"A Favor House Atlantic" is a song by American rock band Coheed and Cambria from their 2003 album In Keeping Secrets of Silent Earth: 3. In the United States, it remains Coheed and Cambria's highest charting song, having peaked at No. 13 on Billboard's Alternative Songs chart. It reached No. 77 on the UK Singles Chart.

The song features the characters Claudio and Al the Killer, and is part of the sci-fi saga that is present in all of the band's songs. In contrast to other songs on the album, "A Favor House Atlantic" has been described as a "fairly straightforward [slice] of emo". Vulture.com described the song as a Trojan Horse of invading emo disguised as pop music.

The song is featured in ATV Offroad Fury 3. It was also made available as a downloadable, playable track for the music video game series Rock Band as part of the Bonnaroo Pack. It also appears on the soundtrack to Major League Baseball 2K9.

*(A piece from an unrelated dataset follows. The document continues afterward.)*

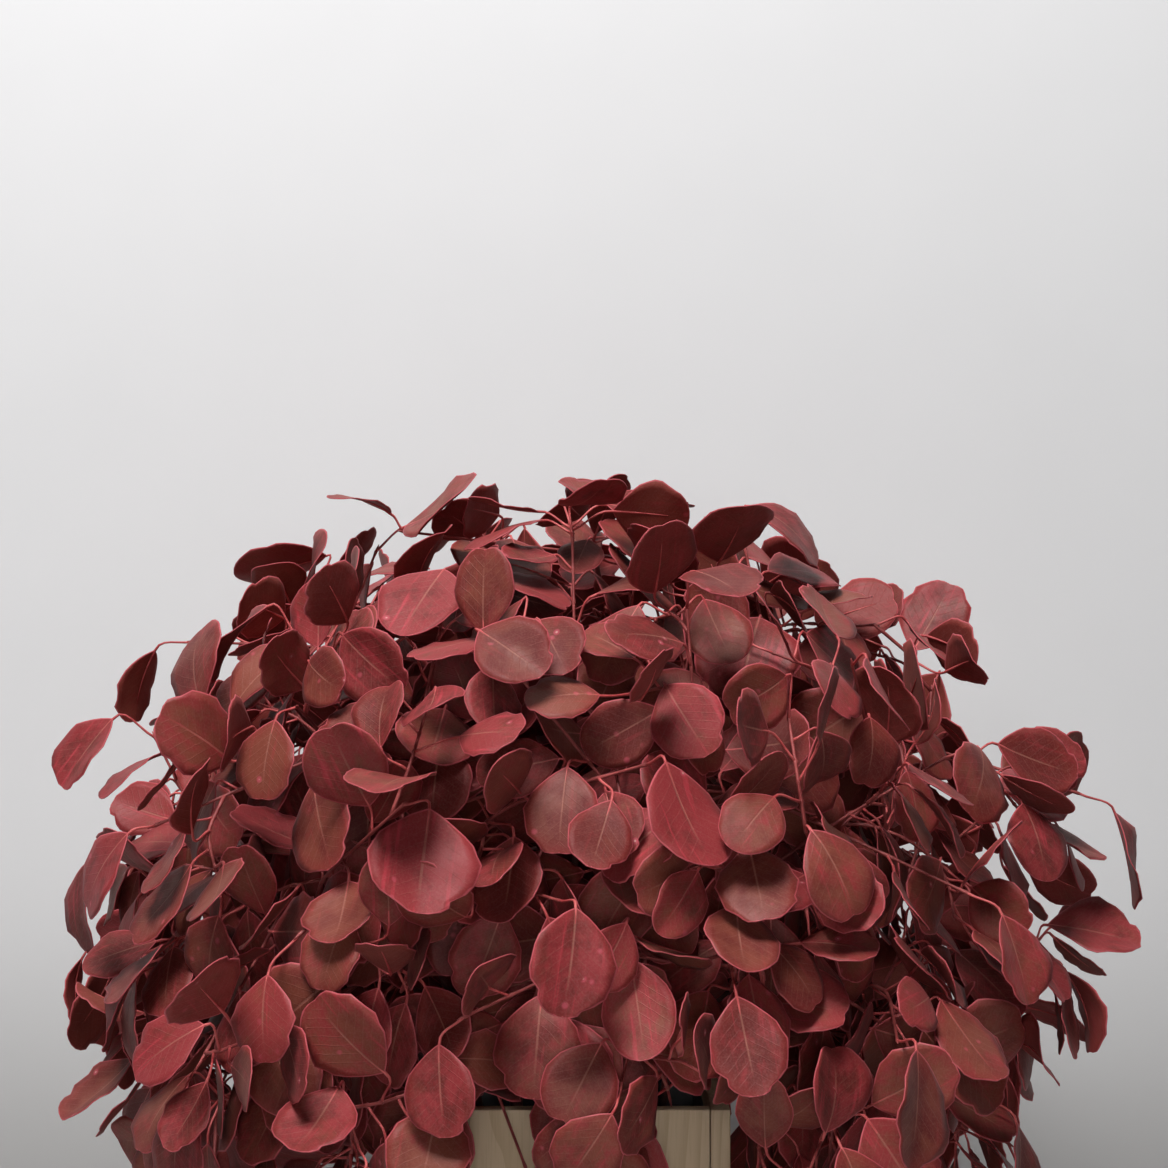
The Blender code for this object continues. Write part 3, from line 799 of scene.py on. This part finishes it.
def dyed_bark():
    """Bark and petioles after the dye: brown-red when old, bright red when young."""
    bark = Finish("dyed_bark")
    place = bark.node("ShaderNodeTexCoord").outputs["Object"]
    youth = bark.node("ShaderNodeAttribute", attribute_name="youth").outputs["Fac"]
    cloud = bark.noise(place, 70.0, 4.0)
    dark_bark, brown_red = (0.062, 0.022, 0.017, 1), (0.165, 0.040, 0.034, 1)
    bright_red, pink = (0.380, 0.040, 0.044, 1), (0.640, 0.130, 0.125, 1)
    old = bark.blend(bark.rise(cloud, 0.35, 0.70), dark_bark, brown_red)
    young = bark.blend(bark.rise(cloud, 0.30, 0.70), bright_red, pink)
    colour = bark.blend(bark.rise(youth, 0.0, 1.0), old, young)
    bark.feed(bark.shader, {"Base Color": colour, "Roughness": 0.50, "Specular IOR Level": 0.40})
    bark.relief(bark.noise(bark.stretched(place, (1.0, 1.0, 0.5)), 800.0, 2.0), 0.00020)
    return bark.material


def smooth_line(points, count):
    """A curve through all the points, with a number of even steps."""
    ends = [points[0] * 2 - points[1], *points, points[-1] * 2 - points[-2]]
    found = []
    for step in range(count + 1):
        place_on = min(step / count * (len(points) - 1), len(points) - 1.00001)
        k = int(place_on)
        t = place_on - k
        a, b, c, d = ends[k:k + 4]
        bend = a * (-t + 2 * t * t - t ** 3) + b * (2 - 5 * t * t + 3 * t ** 3)
        found.append((bend + c * (t + 4 * t * t - 3 * t ** 3) + d * (t ** 3 - t * t)) / 2)
    return found


def on_twig(line, t):
    """A point of a twig whose middle bend is rounded."""
    near, far = 0.35, 0.65
    if near < t < far:
        return bezier(along(line, near)[0], line[1], along(line, far)[0], (t - near) / (far - near))
    return along(line, t)[0]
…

Variety ranked it as one of the best emo songs of all time in 2022.

Music video
There are two versions of the music video of the song. The first, directed by Christian Winters, revolves around the band in a bar, attempting to pick up women. Meanwhile, an alternate version of the band performs the song on the stage. This version could be considered an "80s" version of the band as they wear typical 80s rock style attire such as headbands and tight clothes.

The video's humor is very tongue-in-cheek featuring antics such as drummer Josh Eppard attempting to look up girls' dresses, bassist Michael Todd in a drunken stupor soliciting the services of a drag queen, and the band insulting itself.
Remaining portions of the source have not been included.